Red Famine: Anne Applebaum on Why She Wrote Her Russian Trilogy
Pulitzer Prize-winning historian Anne Applebaum has been grappling with the complex questions of Soviet history since she published the first book in her Eastern European trilogy, Gulag in 2003. Having chronicled the rise of Communist regimes of Eastern Europe in The Iron Curtain, her latest volume, Red Famine, turns her attention to Stalin’s bloody war on Ukraine. In an exclusive article for Waterstones, as she looks back on a quarter century of research, she considers why these stories are more relevant now than ever.
In the quarter century that has passed since I started working on my first book about the Soviet Union, I think I have been asked “why” a hundred times or more. Why did I write Gulag: A History? Why Iron Curtain? Why Red Famine? Why Eastern Europe? I don’t know whether people who are interested in butterflies or Chinese literature have to answer that question about their books as well, but it always struck me as strange. I started the research for Gulag in the late 1990s, at a moment when Soviet archives were just opening up to foreign scholars. By the time I started Iron Curtain and then Red Famine, archives all over Poland, Hungary, East Germany and Ukraine were wide open too.
People were finding amazing stories, surprising insights, the answers to decades-old mysteries. To my mind, the question shouldn’t have been “why are you interested” but “why isn’t everybody interested?”
There were personal reasons that led me to write this trilogy of Eastern European histories, but they weren’t the obvious one. I don’t have any close family ties to the region, and nobody I grew up with did either. I did eventually marry a Pole (who eventually became a Polish politician) but I met him once I was already living in Poland. In fact, I got there thanks to books, and in particularly thanks to Russian, Czech and Polish writers: Nabokov, Chekov, Solzhenitsyn, Milosz, Bulgakov, Kundera. I decided to learn the languages; one thing led to another. I was working as a journalist in Warsaw when the wall came down in 1989. I spent a large chunk of 1991 in Ukraine, in the months before the Ukrainian independence vote led to the end of the Soviet Union.

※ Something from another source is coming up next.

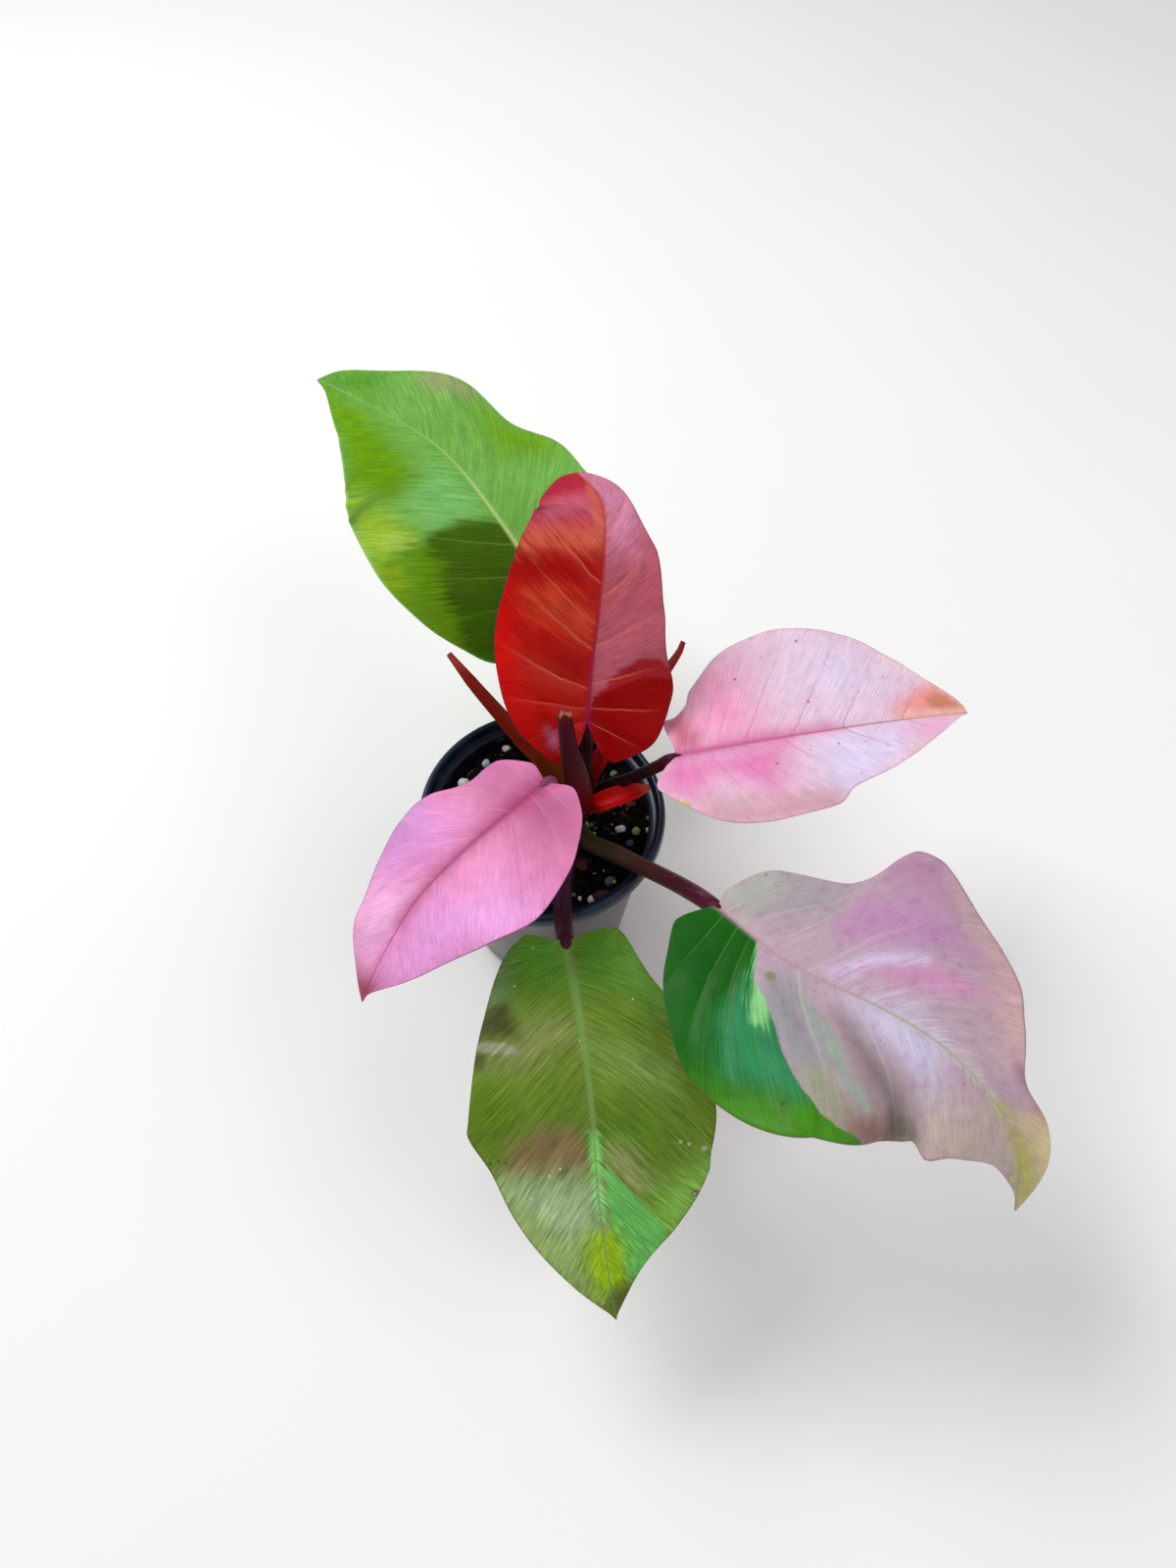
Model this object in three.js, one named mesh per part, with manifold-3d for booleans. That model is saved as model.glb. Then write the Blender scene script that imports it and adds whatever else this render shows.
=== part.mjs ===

But watching the region struggle to shake off the appalling shadow of communism led me to want to know more about how communism had been imposed in the first place. Why were so many people attracted to that system? How did its leaders persuade people to follow? By the time I first encountered it, as a student in Leningrad in 1985, the Soviet Union was already melting down and Stalinism was a distant memory. What had it been like in its heyday?
The fiction I had read gave me some psychological insights into the system. But there was more to learn. The great Gulag memoirists and storytellers – Ginzburg, Shalamov, Herling-Grudzinski – revealed another side of the story. So did the multiple volumes of oral history that Ukrainians collected, starting in the 1940s, on the history of the famine. So too did the interviews I conducted with dozens of people who took part in key events of the Stalinization of central Europe. And, of course, the archives showed quite a bit more.
For all three of my books, the archives have been revelatory. Communist bureaucrats kept track of everything, including much that couldn’t be discussed in public. A whole system of inspectors kept meticulous records of the terrible conditions in the Gulag camps, even complaining that “too many people are dying.” The directors of East German radio made transcripts of conversations during which they discussed, among other things, “why people don’t listen to us.” Police in Ukraine dutifully reported to the central authorities the existence of starvation, disease and cannibalism during the 1932-33 famine, even though officially, the famine did not exist.
Over time, I came to understand that the archives revealed something important about the habit “doublethink” that lay at the heart of Soviet-style communism. Dishonest propaganda was pervasive, and lying was an accepted part of public life. At times, both could be used to make people afraid, or even to convince them to take part in mass arrests or mass terror. Yet even when false information “succeeded,” that didn’t mean that nobody saw through it, or that nobody understood what was happening. In different ways, my books have all sought to correct a historical record that was falsified by communist regimes, but preserved in other ways. Bureaucrats, policemen and public officials of all kinds kept records. Ordinary people kept diaries and remembered. Events that were erased from the public record lived on in public memory. Reality had a way of reasserting itself, even when an authoritarian state tried to banish it.
I know that these three books are not “cheerful,” although I do think that each one of them contains elements that are uplifting. People survived the Gulag; The Ukrainian nation outlasted Stalin’s attempts to destroy it; the central Europeans overthrew communism in 1989. Perhaps reading about these subjects in a happier present offers some perspective. Democracy in our time is under challenge in ways that it hasn’t been since the 1930s, so maybe it’s worth thinking about the unpalatable political alternatives, if only to make sure we avoid falling into some of the same traps. And besides, many of the stories really are too interesting to put down.